| SET TASK |
Make an exact copy of the entries below.

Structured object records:
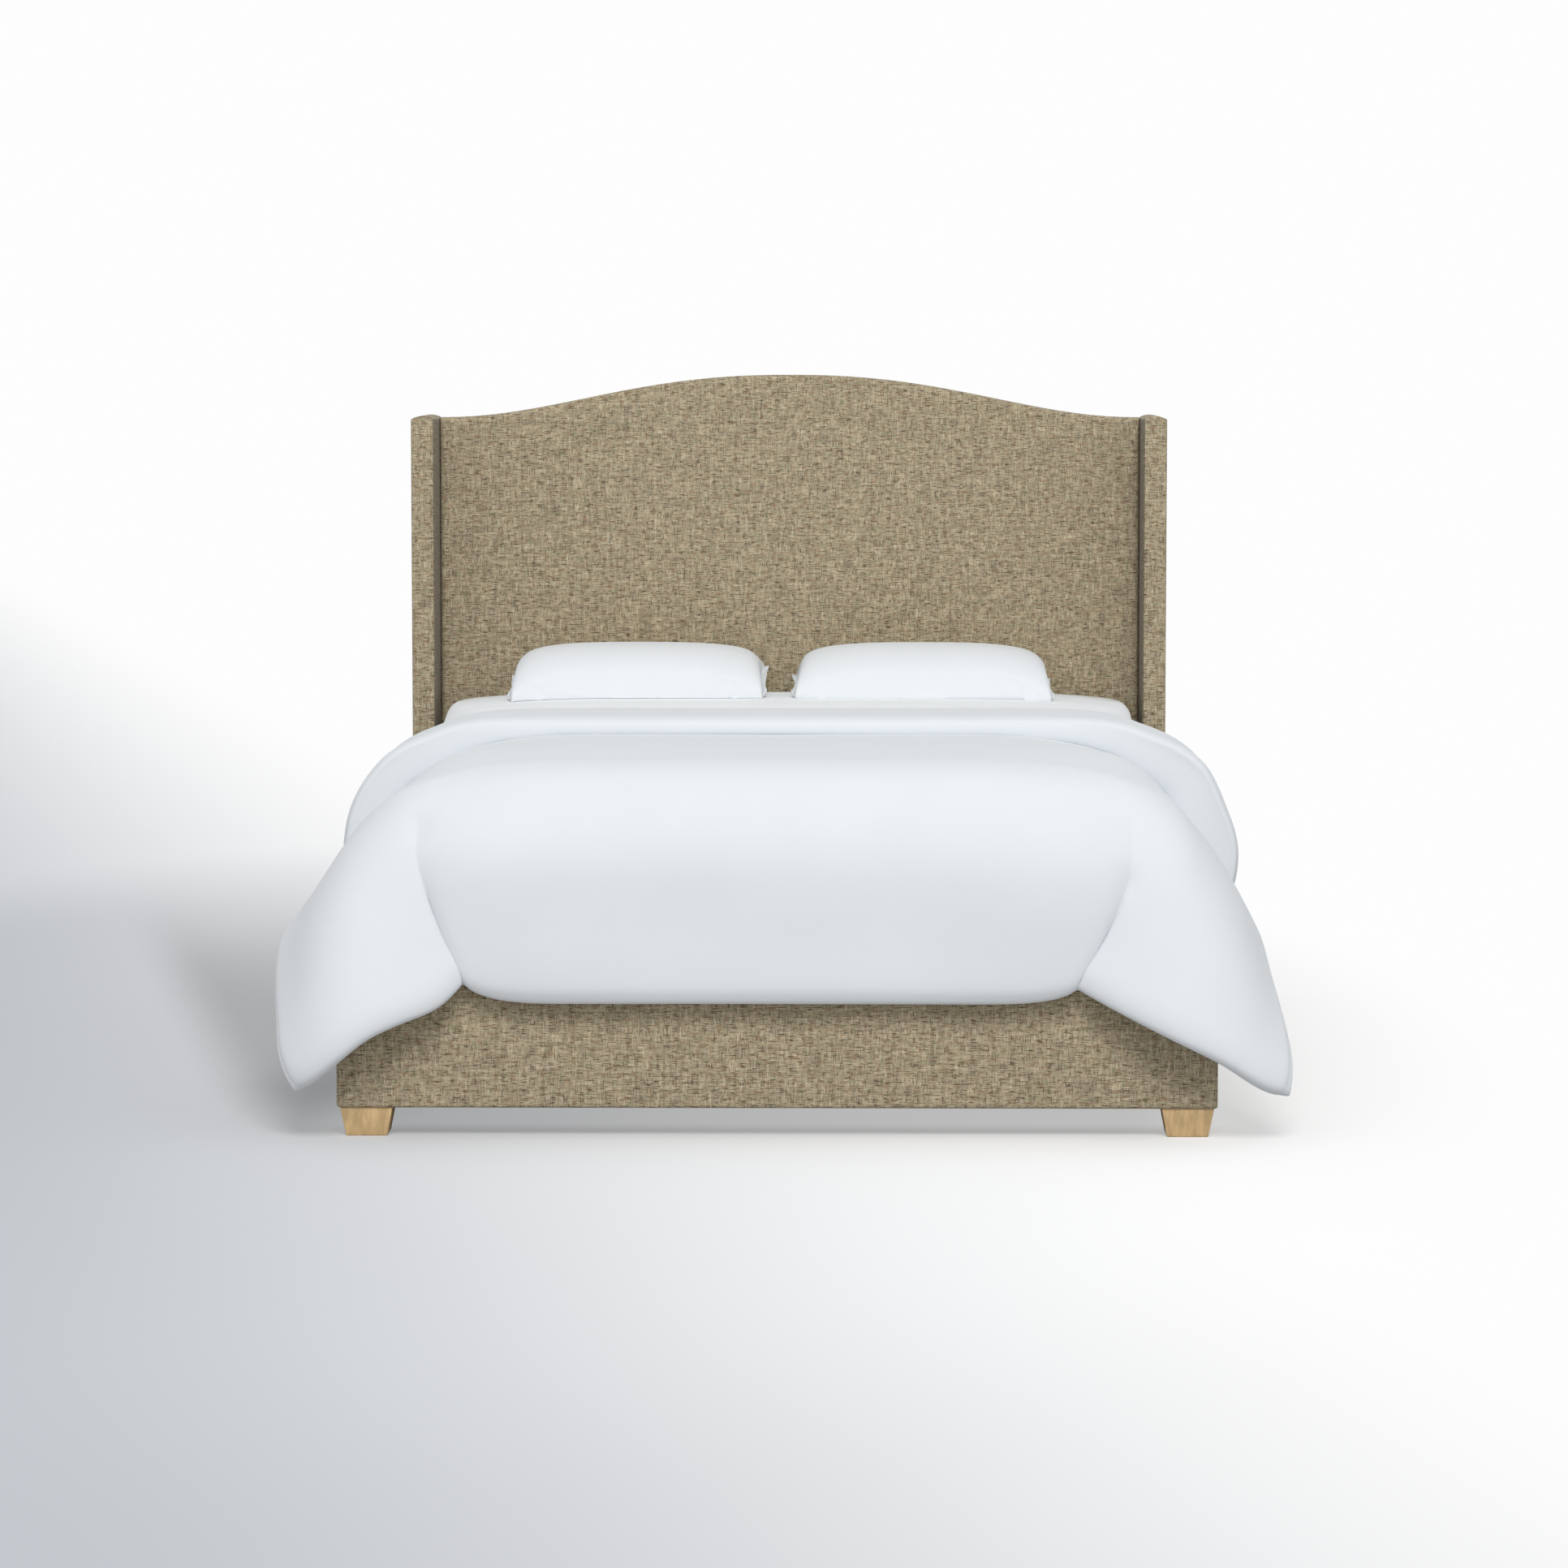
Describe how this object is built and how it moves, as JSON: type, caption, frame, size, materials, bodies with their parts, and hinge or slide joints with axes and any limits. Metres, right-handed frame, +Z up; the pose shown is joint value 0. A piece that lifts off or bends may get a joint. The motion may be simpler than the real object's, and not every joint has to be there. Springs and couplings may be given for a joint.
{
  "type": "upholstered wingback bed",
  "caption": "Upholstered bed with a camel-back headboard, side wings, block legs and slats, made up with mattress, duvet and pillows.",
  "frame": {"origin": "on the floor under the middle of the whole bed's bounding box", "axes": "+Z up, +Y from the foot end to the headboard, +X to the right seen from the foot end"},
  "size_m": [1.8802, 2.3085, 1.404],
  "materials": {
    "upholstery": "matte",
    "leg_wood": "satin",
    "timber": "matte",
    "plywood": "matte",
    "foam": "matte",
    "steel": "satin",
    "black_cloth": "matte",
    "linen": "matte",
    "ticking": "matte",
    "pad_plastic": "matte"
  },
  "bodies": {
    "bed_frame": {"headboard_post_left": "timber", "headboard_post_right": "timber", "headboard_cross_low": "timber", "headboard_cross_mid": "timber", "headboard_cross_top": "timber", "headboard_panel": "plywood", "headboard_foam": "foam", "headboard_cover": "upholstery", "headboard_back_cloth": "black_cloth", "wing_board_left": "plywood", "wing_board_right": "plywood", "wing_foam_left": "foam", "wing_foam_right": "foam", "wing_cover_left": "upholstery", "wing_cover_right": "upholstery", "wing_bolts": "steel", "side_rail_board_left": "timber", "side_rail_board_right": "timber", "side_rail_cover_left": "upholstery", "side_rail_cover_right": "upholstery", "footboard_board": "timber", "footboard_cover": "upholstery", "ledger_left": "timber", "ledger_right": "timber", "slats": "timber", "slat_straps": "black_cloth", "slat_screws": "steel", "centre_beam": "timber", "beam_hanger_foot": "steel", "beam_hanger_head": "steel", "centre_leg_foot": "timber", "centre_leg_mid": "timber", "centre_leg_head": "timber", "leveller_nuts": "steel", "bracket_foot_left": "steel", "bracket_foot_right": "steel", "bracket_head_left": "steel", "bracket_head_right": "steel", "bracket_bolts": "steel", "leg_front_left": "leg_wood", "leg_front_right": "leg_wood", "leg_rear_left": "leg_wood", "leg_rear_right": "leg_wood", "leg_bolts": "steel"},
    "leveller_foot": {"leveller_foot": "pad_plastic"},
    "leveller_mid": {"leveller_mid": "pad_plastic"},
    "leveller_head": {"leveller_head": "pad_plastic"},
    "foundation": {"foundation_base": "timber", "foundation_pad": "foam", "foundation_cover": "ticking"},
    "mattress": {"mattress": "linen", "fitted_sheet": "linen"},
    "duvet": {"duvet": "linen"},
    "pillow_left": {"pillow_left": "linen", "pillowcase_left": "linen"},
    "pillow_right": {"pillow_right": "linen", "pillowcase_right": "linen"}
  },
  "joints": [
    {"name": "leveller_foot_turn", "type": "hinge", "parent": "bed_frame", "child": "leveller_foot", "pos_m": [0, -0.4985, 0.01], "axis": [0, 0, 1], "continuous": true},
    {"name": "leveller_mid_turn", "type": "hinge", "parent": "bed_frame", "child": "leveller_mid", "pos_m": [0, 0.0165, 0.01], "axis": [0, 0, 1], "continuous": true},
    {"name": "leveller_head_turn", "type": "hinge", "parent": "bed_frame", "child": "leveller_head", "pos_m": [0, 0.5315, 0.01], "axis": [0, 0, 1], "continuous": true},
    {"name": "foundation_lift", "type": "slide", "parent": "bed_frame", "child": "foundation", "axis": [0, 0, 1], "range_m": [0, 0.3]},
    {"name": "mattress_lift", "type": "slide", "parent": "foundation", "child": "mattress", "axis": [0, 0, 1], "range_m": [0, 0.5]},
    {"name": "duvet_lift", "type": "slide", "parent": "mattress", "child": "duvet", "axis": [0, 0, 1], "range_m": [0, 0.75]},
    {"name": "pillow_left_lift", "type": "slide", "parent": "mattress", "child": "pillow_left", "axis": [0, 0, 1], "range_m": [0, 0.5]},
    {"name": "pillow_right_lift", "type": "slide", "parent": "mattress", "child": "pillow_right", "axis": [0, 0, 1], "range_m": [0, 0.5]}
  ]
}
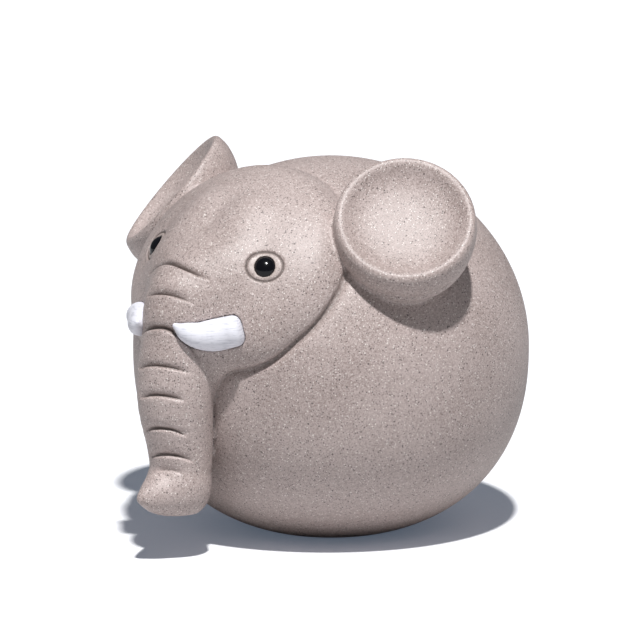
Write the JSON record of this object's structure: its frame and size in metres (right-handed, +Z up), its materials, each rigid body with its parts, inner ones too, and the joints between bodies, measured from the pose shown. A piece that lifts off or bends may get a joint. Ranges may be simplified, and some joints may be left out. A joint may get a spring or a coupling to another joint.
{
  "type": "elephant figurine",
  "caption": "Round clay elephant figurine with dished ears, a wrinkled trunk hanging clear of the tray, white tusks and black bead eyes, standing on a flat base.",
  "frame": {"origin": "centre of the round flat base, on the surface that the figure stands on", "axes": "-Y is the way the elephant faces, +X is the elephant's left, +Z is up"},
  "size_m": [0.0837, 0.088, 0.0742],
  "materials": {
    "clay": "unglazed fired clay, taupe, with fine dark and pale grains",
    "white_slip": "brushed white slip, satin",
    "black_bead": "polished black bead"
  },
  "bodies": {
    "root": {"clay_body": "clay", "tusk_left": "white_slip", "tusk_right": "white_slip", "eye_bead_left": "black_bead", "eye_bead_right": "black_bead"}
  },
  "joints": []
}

| RESPONSE TO THE EXERCISE |
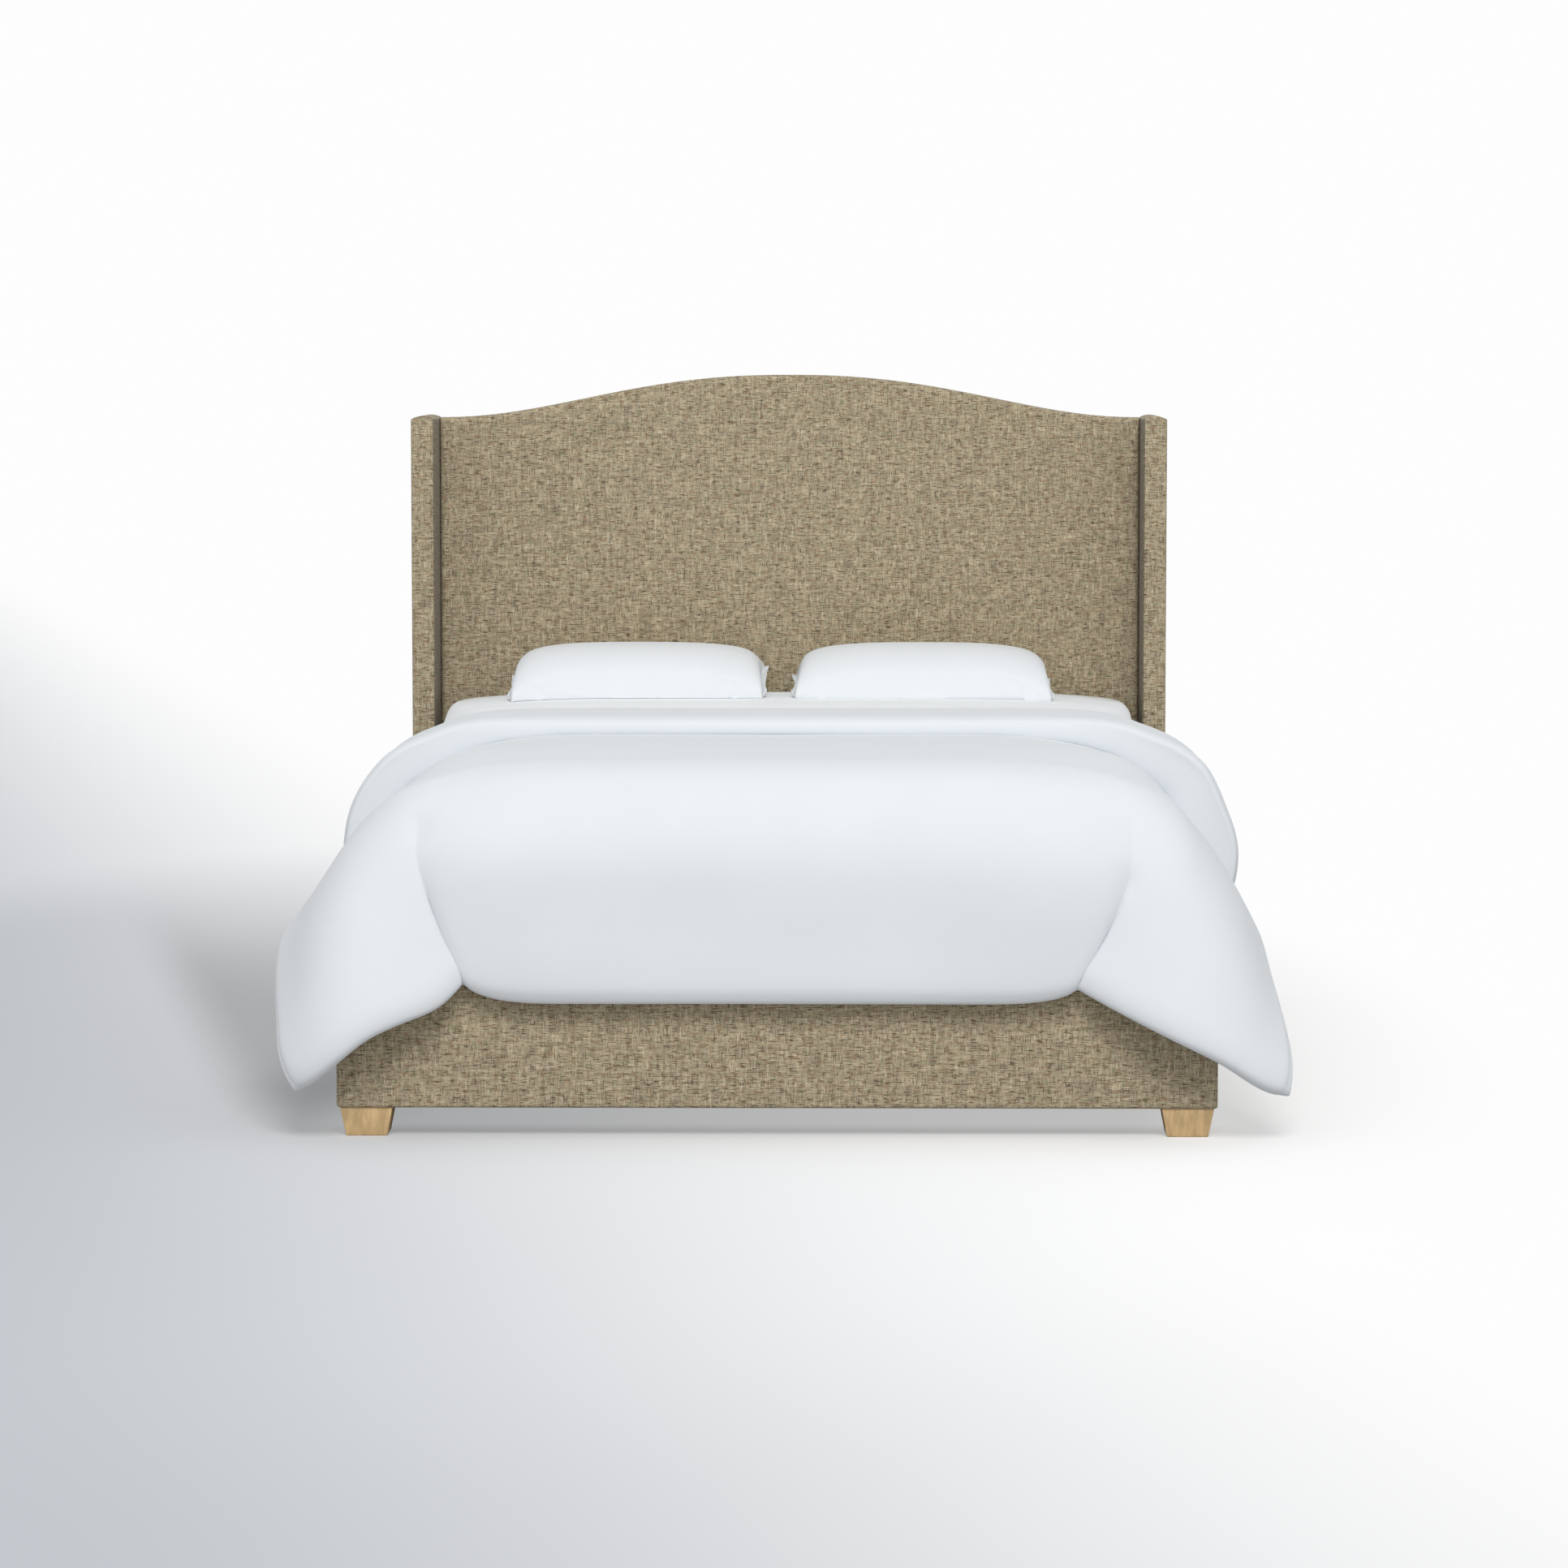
Describe how this object is built and how it moves, as JSON: type, caption, frame, size, materials, bodies with their parts, and hinge or slide joints with axes and any limits. Metres, right-handed frame, +Z up; the pose shown is joint value 0. A piece that lifts off or bends may get a joint. The motion may be simpler than the real object's, and not every joint has to be there. Springs and couplings may be given for a joint.
{
  "type": "upholstered wingback bed",
  "caption": "Upholstered bed with a camel-back headboard, side wings, block legs and slats, made up with mattress, duvet and pillows.",
  "frame": {"origin": "on the floor under the middle of the whole bed's bounding box", "axes": "+Z up, +Y from the foot end to the headboard, +X to the right seen from the foot end"},
  "size_m": [1.8802, 2.3085, 1.404],
  "materials": {
    "upholstery": "matte",
    "leg_wood": "satin",
    "timber": "matte",
    "plywood": "matte",
    "foam": "matte",
    "steel": "satin",
    "black_cloth": "matte",
    "linen": "matte",
    "ticking": "matte",
    "pad_plastic": "matte"
  },
  "bodies": {
    "bed_frame": {"headboard_post_left": "timber", "headboard_post_right": "timber", "headboard_cross_low": "timber", "headboard_cross_mid": "timber", "headboard_cross_top": "timber", "headboard_panel": "plywood", "headboard_foam": "foam", "headboard_cover": "upholstery", "headboard_back_cloth": "black_cloth", "wing_board_left": "plywood", "wing_board_right": "plywood", "wing_foam_left": "foam", "wing_foam_right": "foam", "wing_cover_left": "upholstery", "wing_cover_right": "upholstery", "wing_bolts": "steel", "side_rail_board_left": "timber", "side_rail_board_right": "timber", "side_rail_cover_left": "upholstery", "side_rail_cover_right": "upholstery", "footboard_board": "timber", "footboard_cover": "upholstery", "ledger_left": "timber", "ledger_right": "timber", "slats": "timber", "slat_straps": "black_cloth", "slat_screws": "steel", "centre_beam": "timber", "beam_hanger_foot": "steel", "beam_hanger_head": "steel", "centre_leg_foot": "timber", "centre_leg_mid": "timber", "centre_leg_head": "timber", "leveller_nuts": "steel", "bracket_foot_left": "steel", "bracket_foot_right": "steel", "bracket_head_left": "steel", "bracket_head_right": "steel", "bracket_bolts": "steel", "leg_front_left": "leg_wood", "leg_front_right": "leg_wood", "leg_rear_left": "leg_wood", "leg_rear_right": "leg_wood", "leg_bolts": "steel"},
    "leveller_foot": {"leveller_foot": "pad_plastic"},
    "leveller_mid": {"leveller_mid": "pad_plastic"},
    "leveller_head": {"leveller_head": "pad_plastic"},
    "foundation": {"foundation_base": "timber", "foundation_pad": "foam", "foundation_cover": "ticking"},
    "mattress": {"mattress": "linen", "fitted_sheet": "linen"},
    "duvet": {"duvet": "linen"},
    "pillow_left": {"pillow_left": "linen", "pillowcase_left": "linen"},
    "pillow_right": {"pillow_right": "linen", "pillowcase_right": "linen"}
  },
  "joints": [
    {"name": "leveller_foot_turn", "type": "hinge", "parent": "bed_frame", "child": "leveller_foot", "pos_m": [0, -0.4985, 0.01], "axis": [0, 0, 1], "continuous": true},
    {"name": "leveller_mid_turn", "type": "hinge", "parent": "bed_frame", "child": "leveller_mid", "pos_m": [0, 0.0165, 0.01], "axis": [0, 0, 1], "continuous": true},
    {"name": "leveller_head_turn", "type": "hinge", "parent": "bed_frame", "child": "leveller_head", "pos_m": [0, 0.5315, 0.01], "axis": [0, 0, 1], "continuous": true},
    {"name": "foundation_lift", "type": "slide", "parent": "bed_frame", "child": "foundation", "axis": [0, 0, 1], "range_m": [0, 0.3]},
    {"name": "mattress_lift", "type": "slide", "parent": "foundation", "child": "mattress", "axis": [0, 0, 1], "range_m": [0, 0.5]},
    {"name": "duvet_lift", "type": "slide", "parent": "mattress", "child": "duvet", "axis": [0, 0, 1], "range_m": [0, 0.75]},
    {"name": "pillow_left_lift", "type": "slide", "parent": "mattress", "child": "pillow_left", "axis": [0, 0, 1], "range_m": [0, 0.5]},
    {"name": "pillow_right_lift", "type": "slide", "parent": "mattress", "child": "pillow_right", "axis": [0, 0, 1], "range_m": [0, 0.5]}
  ]
}
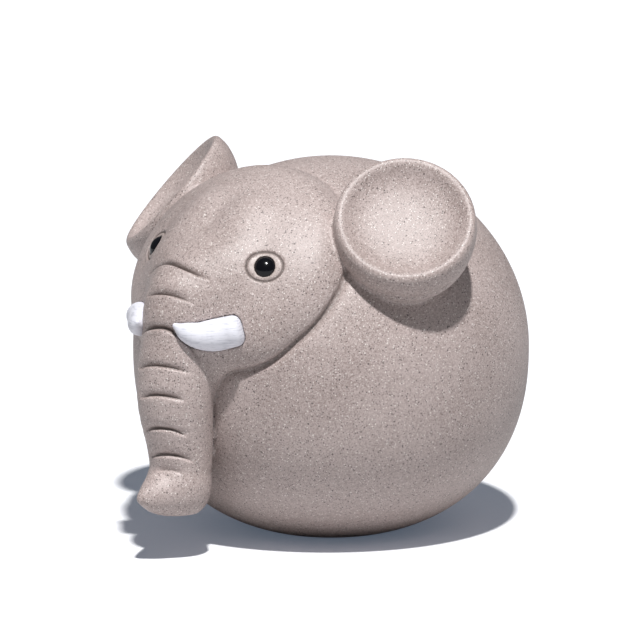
Write the JSON record of this object's structure: its frame and size in metres (right-handed, +Z up), its materials, each rigid body with its parts, inner ones too, and the joints between bodies, measured from the pose shown. A piece that lifts off or bends may get a joint. Ranges may be simplified, and some joints may be left out. A joint may get a spring or a coupling to another joint.
{
  "type": "elephant figurine",
  "caption": "Round clay elephant figurine with dished ears, a wrinkled trunk hanging clear of the tray, white tusks and black bead eyes, standing on a flat base.",
  "frame": {"origin": "centre of the round flat base, on the surface that the figure stands on", "axes": "-Y is the way the elephant faces, +X is the elephant's left, +Z is up"},
  "size_m": [0.0837, 0.088, 0.0742],
  "materials": {
    "clay": "unglazed fired clay, taupe, with fine dark and pale grains",
    "white_slip": "brushed white slip, satin",
    "black_bead": "polished black bead"
  },
  "bodies": {
    "root": {"clay_body": "clay", "tusk_left": "white_slip", "tusk_right": "white_slip", "eye_bead_left": "black_bead", "eye_bead_right": "black_bead"}
  },
  "joints": []
}